The Pool
When my friend Seema invited me to the pre-release screening of The Pool, naturally, I went to check the website and watch the trailer. And automatically I can hear myself thinking with my usual snide attitude: ”ow, I guess being a poor boy in India is the new exotic film genre.” Seeing that ‘Slumdog chic’ was simply unavoidable, and I can imagine film crits calling it the “new Slumdog” easily. In fact, I think they already did.
But I did go to the screening because it looked like a pretty good film, won many awards and praises from Sundance and other festivals, plus my work-at-home profession doesn’t really get me free movie screenings much, so it was a good opportunity. (Thanks, Seema!)
And I loved it. Besides the whole poor-boy-in-India point, The Pool is completely different from Slumdog Millionaire. It has a slower artsy pace, pretty scenography without a lot of eye candy. The story and characters seem deceptively simple and loosely crafted, but the actors were so real and convincing that it feels as if you’re actually following someone’s life.

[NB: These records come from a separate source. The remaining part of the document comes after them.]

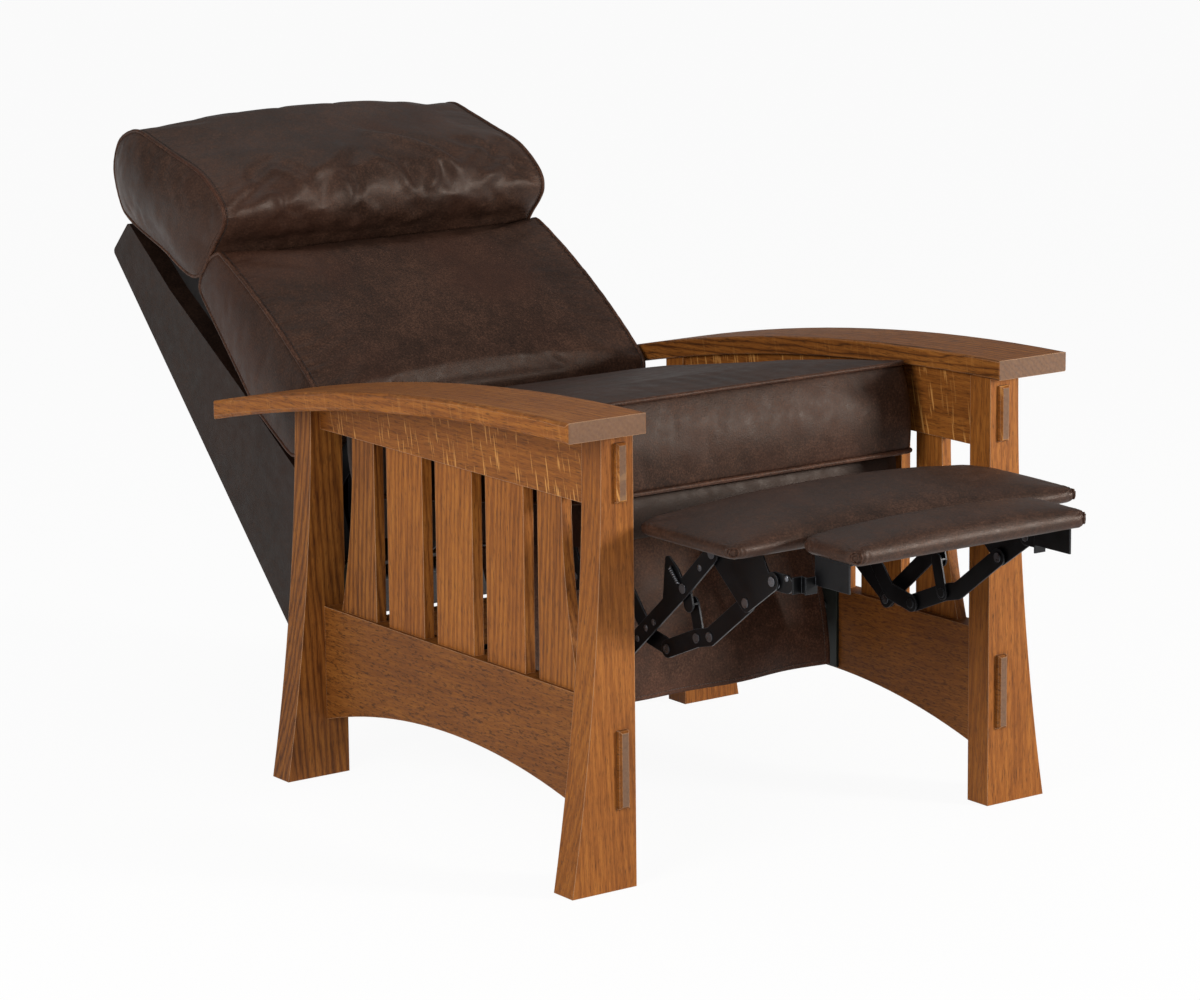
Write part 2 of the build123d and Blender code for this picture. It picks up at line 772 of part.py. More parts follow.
# Back
with BuildPart() as back_shell:
    outer = [(0, 0), (shell_length, 0), (shell_length, shell_top_depth),
             (shell_upper_place, shell_upper_depth), (shell_middle_place, shell_middle_depth),
             (shell_lower_place, shell_lower_depth), (0, shell_foot_depth)]
    with BuildSketch(back_plane(-back_half_width)):
        with BuildLine():
            Polyline(*outer, close=True)
        make_face()
    extrude(amount=2 * back_half_width)
    fillet(back_shell.edges().filter_by(Axis.X).sort_by(Axis.Z)[-2:], shell_round)
    with BuildSketch(back_plane(-back_half_width + shell_side)):
        with BuildLine():
            Polyline((shell_skin, shell_skin), (shell_length - shell_skin, shell_skin),
                     (shell_length - shell_skin, shell_lower_depth + overrun),
                     (shell_skin, shell_lower_depth + overrun), close=True)
        make_face()
    extrude(amount=2 * (back_half_width - shell_side), mode=Mode.SUBTRACT)
hand_in("back_shell", back_shell)

board_outer = back_half_width - shell_side
board_inner = side_plate_outer + plate_clearance + link_thick
rail_front = back_cushion_rear - soft_clearance - 2 * back_spring_wire
with BuildPart() as back_boards:
    with BuildSketch(back_plane(board_inner)):
        with BuildLine():
            Polyline((back_board_end, shell_skin), (shell_length - back_board_end, shell_skin),
                     (shell_length - back_board_end, shell_top_depth - soft_clearance),
                     (pillow_foot, pillow_foot_depth - soft_clearance), (back_cushion_top, rail_front),
                     (back_cushion_heel, rail_front), (shell_lower_place, shell_lower_depth - soft_clearance),
                     (back_board_end, shell_foot_depth), close=True)
        make_face()
    extrude(amount=board_outer - board_inner)
    mirror(about=Plane.YZ)
hand_in("back_boards", back_boards)

spring_foot = back_cushion_heel - 2 * back_rail_height
spring_top = back_cushion_top - back_rail_height / 2
with BuildPart() as back_rails:
    end_rail = back_board_end + back_rail_height / 2
    for place, front in ((end_rail, shell_skin + back_rail_thick), (spring_foot, rail_front),
                         (spring_top, rail_front), (shell_length - end_rail, shell_skin + back_rail_thick)):
        with BuildSketch(back_plane(-board_inner)):
            with Locations((place, front - back_rail_thick / 2)):
                Rectangle(back_rail_height, back_rail_thick)
        extrude(amount=2 * board_inner)
hand_in("back_rails", back_rails)

with BuildPart() as back_springs:
    lean = math.radians(back_lean)
    for number in range(back_spring_count):
        middle = (number - (back_spring_count - 1) / 2) * back_spring_pitch
        flat = Plane(origin=(middle, *back_point(0, rail_front + back_spring_wire)),
                     x_dir=(1, 0, 0), z_dir=(0, -math.cos(lean), math.sin(lean)))
        with BuildLine(flat):
            path = FilletPolyline(*wave(spring_foot, spring_top, seat_spring_half_wave, back_spring_turns),
                                  radius=3 * back_spring_wire)
        with BuildSketch(Plane(origin=path @ 0, z_dir=path % 0)):
            Circle(back_spring_wire)
        sweep(path=path)
hand_in("back_springs", back_springs)

with BuildPart() as back_brackets:
    with BuildSketch(side_plane(side_plate_outer + plate_clearance)):
        grip = back_point(shell_lower_place, shell_foot_depth / 2)
        far_grip = back_point(shell_middle_place, shell_foot_depth / 2)
        bar([(back_axis_y, back_axis_z), grip, far_grip], back_bracket_width)
        pivot_holes([(back_axis_y, back_axis_z)], back_pin_radius + pin_clearance)
    extrude(amount=link_thick)
    mirror(about=Plane.YZ)
hand_in("back_brackets", back_brackets)

with BuildPart() as back_pins:
    axis = (back_axis_y, back_axis_z)
    outer_face = side_plate_outer + plate_clearance + link_thick + face_clearance
    disc(axis, side_plate_inner, outer_face, back_pin_radius)
    disc(axis, side_plate_inner - rivet_head_height, side_plate_inner, back_pin_radius + rivet_radius)
    disc(axis, outer_face, outer_face + rivet_head_height, back_pin_radius + rivet_radius)
    mirror(about=Plane.YZ)
hand_in("back_pins", back_pins)

with BuildPart() as back_cushion:
    for place, crown in ((-back_half_width, 0), (0, back_cushion_crown), (back_half_width, 0)):
        top = (back_cushion_top, back_cushion_top_depth)
        foot = (back_cushion_foot, back_cushion_foot_depth)
        middle = ((back_cushion_top + back_cushion_foot) / 2,
                  (back_cushion_top_depth + back_cushion_foot_depth) / 2 + back_cushion_arch + crown)
        with BuildSketch(back_plane(place)):
            with BuildLine():
                Polyline((back_cushion_foot, back_cushion_heel_depth), (back_cushion_heel, back_cushion_rear),
                         (back_cushion_top, back_cushion_rear))
                ThreePointArc((back_cushion_top, back_cushion_rear),
                              (back_cushion_top + back_cushion_top_roll,
                               (back_cushion_rear + back_cushion_top_depth) / 2), top)
                ThreePointArc(top, middle, foot)
                ThreePointArc(foot, (back_cushion_foot - back_cushion_roll,
                                     (back_cushion_heel_depth + back_cushion_foot_depth) / 2),
                              (back_cushion_foot, back_cushion_heel_depth))
            make_face()
    loft()
hand_in("back_cushion", back_cushion)

with BuildPart() as headrest_pillow:
    for place, puff in ((-back_half_width, 0), (0, pillow_puff), (back_half_width, 0)):
        with BuildSketch(back_plane(place)):
            with BuildLine():
                crest_rear = (pillow_crest_rear, pillow_heel_depth)
                crest_front = (pillow_crest_front + puff, pillow_crest_front_depth)
                shoulder = (pillow_shoulder, pillow_shoulder_depth + puff)
                lip = (pillow_lip, pillow_lip_depth)
                tuck = (pillow_foot, pillow_tuck_depth)
                Polyline(tuck, (pillow_foot, pillow_foot_depth), (pillow_heel, pillow_heel_depth), crest_rear)
                ThreePointArc(crest_rear, (pillow_top + puff, pillow_top_depth), crest_front)
                Line(crest_front, shoulder)
                ThreePointArc(shoulder, (pillow_nose, pillow_nose_depth + puff / 2), lip)
                ThreePointArc(lip, (pillow_foot, pillow_lip_under), tuck)
            make_face()
    loft()
hand_in("headrest_pillow", headrest_pillow)


def plate(place, points, width, holes, hole_radius):
    """A flat link in the given link plane, with its pivot holes."""
    with BuildSketch(side_plane(link_outer(place) - link_thick)) as outline:
        bar(points, width)
        pivot_holes(holes, hole_radius)
    extrude(outline.sketch, amount=link_thick)


# Footrest linkage
free_hole = rivet_radius + pin_clearance
with BuildPart() as drive_links:
    plate(1, [drive_pivot, knuckle], link_width, [drive_pivot], free_hole)
    disc(knuckle, link_outer(1) - link_thick, link_outer(1), rivet_radius, Mode.SUBTRACT)
    mirror(about=Plane.YZ)
hand_in("drive_links", drive_links)

with BuildPart() as drive_rivets:
    rivet(knuckle, link_outer(2) - link_thick - face_clearance, link_outer(1))
    mirror(about=Plane.YZ)
hand_in("drive_rivets", drive_rivets)

with BuildPart() as lift_arms:
    with BuildSketch(side_plane(link_outer(2) - link_thick)):
        bar([knuckle, lift_middle, lift_top], link_width)
        with BuildLine():
            Polyline(lift_middle, lift_ear_front, lift_ear_rear, lift_ear_foot, close=True)
        make_face()
        bar([lift_middle, lift_ear_front, lift_ear_rear, lift_ear_foot], lift_ear_width)
        pivot_holes([knuckle], free_hole)
        pivot_holes([lift_middle, lift_top], rivet_radius)
    extrude(amount=link_thick)
    mirror(about=Plane.YZ)
hand_in("lift_arms", lift_arms)

with BuildPart() as arm_rivets:
    for pivot in (lift_middle, lift_top):
        rivet(pivot, link_outer(3) - link_thick - face_clearance, link_outer(2))
    mirror(about=Plane.YZ)
hand_in("arm_rivets", arm_rivets)


def between(start, end, distance):
    """The point this far from the start on the way to the end."""
    run = math.hypot(end[0] - start[0], end[1] - start[1])
    return (start[0] + (end[0] - start[0]) * distance / run, start[1] + (end[1] - start[1]) * distance / run)


with BuildPart() as cross_links:
    jog = between(lift_middle, knee, cross_link_jog)
    narrow = link_width - link_width / 6
    plate(3, [lift_middle, jog], narrow, [lift_middle], free_hole)
    plate(5, [jog, knee], narrow, [], free_hole)
    angle = math.degrees(math.atan2(knee[1] - lift_middle[1], knee[0] - lift_middle[0]))
    with BuildSketch(side_plane(link_outer(5) - link_thick)):
        with Locations(jog):
            Rectangle(link_thick, narrow, rotation=angle)
    extrude(amount=link_outer(3) - link_outer(5) + link_thick)
    disc(knee, link_outer(5) - link_thick - rivet_head_height, link_outer(5) - link_thick, rivet_head_radius)
    mirror(about=Plane.YZ)
hand_in("cross_links", cross_links)

with BuildPart() as lower_links:
    plate(4, [bracket_low, lower_link_bend, knee, low_end], link_width, [bracket_low], free_hole)
    mirror(about=Plane.YZ)
hand_in("lower_links", lower_links)

with BuildPart() as lower_rivets:
    for pivot in (lower_link_bend, knee, low_end):
        disc(pivot, link_outer(4), link_outer(4) + rivet_head_height, rivet_head_radius)
    mirror(about=Plane.YZ)
hand_in("lower_rivets", lower_rivets)

with BuildPart() as rear_links:
    plate(5, [low_end, rear_link_bend, rear_pivot], link_width, [rear_pivot], free_hole)
    inner_face = link_outer(5) - link_thick
    disc(low_end, inner_face - rivet_head_height, inner_face, rivet_head_radius)
    mirror(about=Plane.YZ)
hand_in("rear_links", rear_links)

# Footrest brackets and boards
with BuildPart() as footrest_brackets:
    bracket_inner = link_outer(3) - link_thick
    with BuildSketch(side_plane(bracket_inner)):
        bar([lift_top, bracket_low, flip_axis], link_width)
        with BuildLine():
            Polyline(lift_top, (lift_top[0], pad_under), (flip_axis[0] + link_width, pad_under), flip_axis,
                     bracket_low, close=True)
        make_face()
        pivot_holes([lift_top], free_hole)
        pivot_holes([bracket_low, flip_axis], rivet_radius)
    extrude(amount=link_thick)
    with BuildSketch(side_plane(bracket_inner - flange_width)):
        with Locations(((lift_top[0] + flip_axis[0] + link_width) / 2, pad_under - link_thick / 2)):
            Rectangle(lift_top[0] - flip_axis[0] - link_width, link_thick)
    extrude(amount=flange_width)
    mirror(about=Plane.YZ)
hand_in("footrest_brackets", footrest_brackets)

with BuildPart() as bracket_rivets:
    for pivot in (bracket_low, flip_axis):
        rivet(pivot, link_outer(4) - link_thick - face_clearance, link_outer(3))
    mirror(about=Plane.YZ)
hand_in("bracket_rivets", bracket_rivets)


def pad_and_board(front, depth, half_width, thick, crown):
    """A crowned pad wrapped round its board, and the board."""
    with BuildPart() as board:
        with BuildSketch(Plane.XY.offset(pad_under)):
            with Locations((0, front + depth / 2)):
                Rectangle(2 * (half_width - board_inset), depth - 2 * board_inset)
        extrude(amount=board_thick)
    with BuildPart() as pad:
        for place, share in ((-half_width, pad_end_share), (0, 1), (half_width, pad_end_share)):
            corner = (place, front + pad_bulge, pad_under)
            with BuildSketch(Plane(origin=corner, x_dir=(0, 1, 0), z_dir=(1, 0, 0))):
                add(cushion_profile(depth - 2 * pad_bulge, thick, crown * share, pad_bulge * share))
                make_face()
        loft()
        add(board.part, mode=Mode.SUBTRACT)
    return pad, board


footrest_pad, footrest_board = pad_and_board(main_front, main_depth, main_half_width, main_thick, main_crown)
hand_in("footrest_board", footrest_board)
hand_in("footrest_pad", footrest_pad)

flip_pad, flip_board = pad_and_board(flip_front, flip_depth, flip_half_width, flip_thick, flip_crown)
hand_in("flip_board", flip_board)
hand_in("flip_pad", flip_pad)

with BuildPart() as flip_brackets:
    root_inner = link_outer(4) - link_thick
    step_low = flip_axis[1]
    first_step = flip_axis[0] - link_width
    second_step = first_step - link_width
    plate(4, [flip_axis, (first_step, step_low)], link_width, [flip_axis], free_hole)
    for near, far, place in ((root_inner, flip_step_x, first_step - link_width / 2),
                             (flip_step_x, flip_plate_x, second_step)):
        with BuildSketch(side_plane(far - link_thick)):
            with Locations((place, step_low)):
                Rectangle(link_thick, link_width - link_thick)
        extrude(amount=near - far + 2 * link_thick)
    with BuildSketch(side_plane(flip_step_x - link_thick)):
        with Locations(((first_step - link_width / 2 + second_step) / 2, step_low)):
            Rectangle(first_step - link_width / 2 - second_step, link_width - link_thick)
    extrude(amount=link_thick)
    with BuildSketch(side_plane(flip_plate_x - link_thick)):
        with Locations(((second_step + flip_plate_front) / 2, pad_under - flip_plate_height / 2)):
            Rectangle(second_step - flip_plate_front, flip_plate_height)
    extrude(amount=link_thick)
    with BuildSketch(side_plane(flip_plate_x - link_thick - flange_width)):
        with Locations(((flip_plate_rear + flip_plate_front) / 2, pad_under - link_thick / 2)):
            Rectangle(flip_plate_rear - flip_plate_front, link_thick)
    extrude(amount=flange_width)
    mirror(about=Plane.YZ)
hand_in("flip_brackets", flip_brackets)

with BuildPart() as return_springs:
    middle = link_outer(2) + face_clearance + coil_radius + coil_wire
    start = between(lift_middle, lift_ear_rear, rivet_head_radius + coil_wire)
    run = (lift_ear_rear[0] - start[0], lift_ear_rear[1] - start[1])
    with BuildSketch(Plane(origin=(middle, *start), x_dir=(1, 0, 0), z_dir=(0, *run))):
        Circle(coil_radius + coil_wire)
        Circle(coil_radius - coil_wire, mode=Mode.SUBTRACT)
    extrude(amount=coil_turns * coil_pitch)
    mirror(about=Plane.YZ)
hand_in("return_springs", return_springs)
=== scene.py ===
import bpy
import bmesh
import math
import numpy as np
from mathutils import Matrix, Vector, noise
from mathutils.bvhtree import BVHTree


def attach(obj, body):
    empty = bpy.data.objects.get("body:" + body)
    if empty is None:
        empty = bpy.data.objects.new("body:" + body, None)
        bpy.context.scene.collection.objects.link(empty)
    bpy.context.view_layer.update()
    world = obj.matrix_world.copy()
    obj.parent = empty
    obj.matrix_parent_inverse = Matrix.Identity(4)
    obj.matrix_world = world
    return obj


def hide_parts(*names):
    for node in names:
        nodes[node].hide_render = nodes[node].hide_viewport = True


# Mission reclining armchair: oak sides, dark leather cushions, black steel footrest linkage.
# Metres, +Z up, the front is -Y, the sitter's right is -X.

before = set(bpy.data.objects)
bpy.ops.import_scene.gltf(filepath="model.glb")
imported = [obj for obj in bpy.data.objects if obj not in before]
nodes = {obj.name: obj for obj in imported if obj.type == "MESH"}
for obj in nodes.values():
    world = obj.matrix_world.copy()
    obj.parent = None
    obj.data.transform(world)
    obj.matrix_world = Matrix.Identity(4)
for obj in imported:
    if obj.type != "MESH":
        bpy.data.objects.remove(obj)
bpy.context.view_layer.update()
scene = bpy.context.scene
print("frame loaded:", len(nodes), "nodes")


# Small helpers for node trees

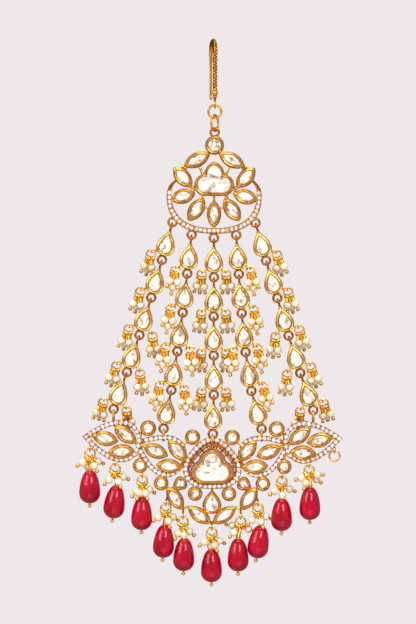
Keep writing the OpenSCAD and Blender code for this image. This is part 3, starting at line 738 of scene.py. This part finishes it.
def hook_wire():
    """Bend and rear leg: a half circle, then straight down, then a curl; the wire thins towards its end."""
    a = np.linspace(np.pi, 0, 40)
    bend = np.stack([0 * a, HOOK_GAP / 2 * np.cos(a), -BEND + HOOK_GAP / 2 * np.sin(a)], -1)
    down = np.linspace(-BEND - 0.4, TAIL + 0.6, 40)
    leg = np.stack([0 * down, 0 * down + HOOK_GAP / 2, down], -1)
    c = np.linspace(0, 300, 22) * np.pi / 180
    curl = np.stack([0 * c, HOOK_GAP / 2 - CURL + CURL * np.cos(c), TAIL + 0.3 - CURL * np.sin(c)], -1)[1:]
    path = np.concatenate([[[0, -HOOK_GAP / 2, -BEND - 0.9]], bend, leg, curl])
    at = np.arange(len(path))
    r = np.interp(at, [0, 30, 41, 55, 80, len(path) - 1], [0.68, 0.66, 0.6, 0.42, 0.36, 0.3])
    return tube(path, r, 12, np.interp(at, [0, 26, 40], [0.12, 0.2, 0.7]))


print("hook:", len(hook_grains()["v"]) // len(ball(1.0, 9, 6)["v"]), "grains on its face")

# %% [markdown]
# A turned knob with a row of grains ends the bar, and an eye under it carries two jump rings.
# The knob could be stacked from spheres, but one profile turned round its axis has no seams.
# The first ring is seen face on. The second is seen nearly edge on, as in the picture.

# %% Knob and jump rings
EYE, TOP_RING, DROP_RING, LOOP = (1.0, 0.32), (2.0, 0.35), (2.45, 0.35), (1.28, 0.37)
SECOND_RING_TURN = -26
KNOB_ROWS = [(0.5, 1.35, .3), (0.72, 1.25, .8), (0.75, 1.02, .8), (0.55, 0.86, .1), (0.74, 0.6, .5),
             (0.92, 0.15, .9), (0.9, -0.25, .9), (0.68, -0.7, .4), (0.56, -0.9, .1), (0.66, -1.05, .8),
             (0.58, -1.3, .5), (0.44, -1.7, .4), (0.36, -2.5, .4), (0.3, -2.8, .4)]
HOOK_ANGLE = math.radians(HOOK_TURN)
HANG = shift(HOOK_GAP / 2 * math.sin(HOOK_ANGLE), -HOOK_GAP / 2 * math.cos(HOOK_ANGLE))
EYE_Z = KNOB - 3.6
TOP_Z = EYE_Z - link_drop(EYE, TOP_RING)
DROP_Z = TOP_Z - link_drop(TOP_RING, DROP_RING)
MED = HANG @ shift(z=DROP_Z - link_drop(DROP_RING, LOOP))

knob = lathe([(r, KNOB + z) for r, z, _ in KNOB_ROWS], 20, [row[2] for row in KNOB_ROWS])
knob_beads = copies(ball(0.17, 7, 4, 0.95), [turn(2, a) @ shift(0.9, 0, KNOB) for a in range(0, 360, 36)])
hook_turn = turn(2, HOOK_TURN)
hook = heap(copies(heap(hook_bar(), knob, knob_beads), [hook_turn @ shift(0, -HOOK_GAP / 2, 0)]),
            copies(heap(hook_wire(), hook_grains()), [hook_turn]),
            copies(ring(EYE, 28, 10), [HANG @ shift(0, 0, EYE_Z) @ EDGE_ON]))
make("hook_wire_and_bar", hook, old_gold, ["hair_hook"], "hook")
top_at = HANG @ shift(0, 0, TOP_Z) @ FACE_ON
second_at = HANG @ shift(0, 0, DROP_Z) @ turn(2, SECOND_RING_TURN) @ EDGE_ON
top, second = copies(ring(TOP_RING, 44, 12), [top_at]), copies(ring(DROP_RING, 44, 12), [second_at])
make("top_jump_ring", top, old_gold, ["top_ring"], "link")
make("second_jump_ring", second, old_gold, ["drop_ring"])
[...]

Vantakesh and Jhangir are two boys from a village working in Goa (picture above). They clean hotel and restaurants, and make side money peddling plastic bags in the market. During his spare times Vantakesh sits on a mango tree overlooking a house with a shiny pretty pool and wonders why no one ever swims in it. Eventually his curiosity leads him into the garden. Offering his help to the owner of the house, Vantakesh and his obsession with the pool would determine his future.
But the writer and director (both Americans) don’t make it that easy. Poor boys with enough aspiration who eventually become a someone is largely a movie fairy tale. The characters in The Pool are closer to real life, which are much more complicated than a conventional heroic journey.
Anyway, it’s a great film. The two boys playing Vantakesh and Jhangir were using their real names and this was their first time acting in a film. Chris Smith, the director, did a wonderful job of unfolding the characters from illiterate peasants to someone in charge of their destinies, no matter how humble.
The Pool is now playing at Cumberland Cinema 4 in Toronto.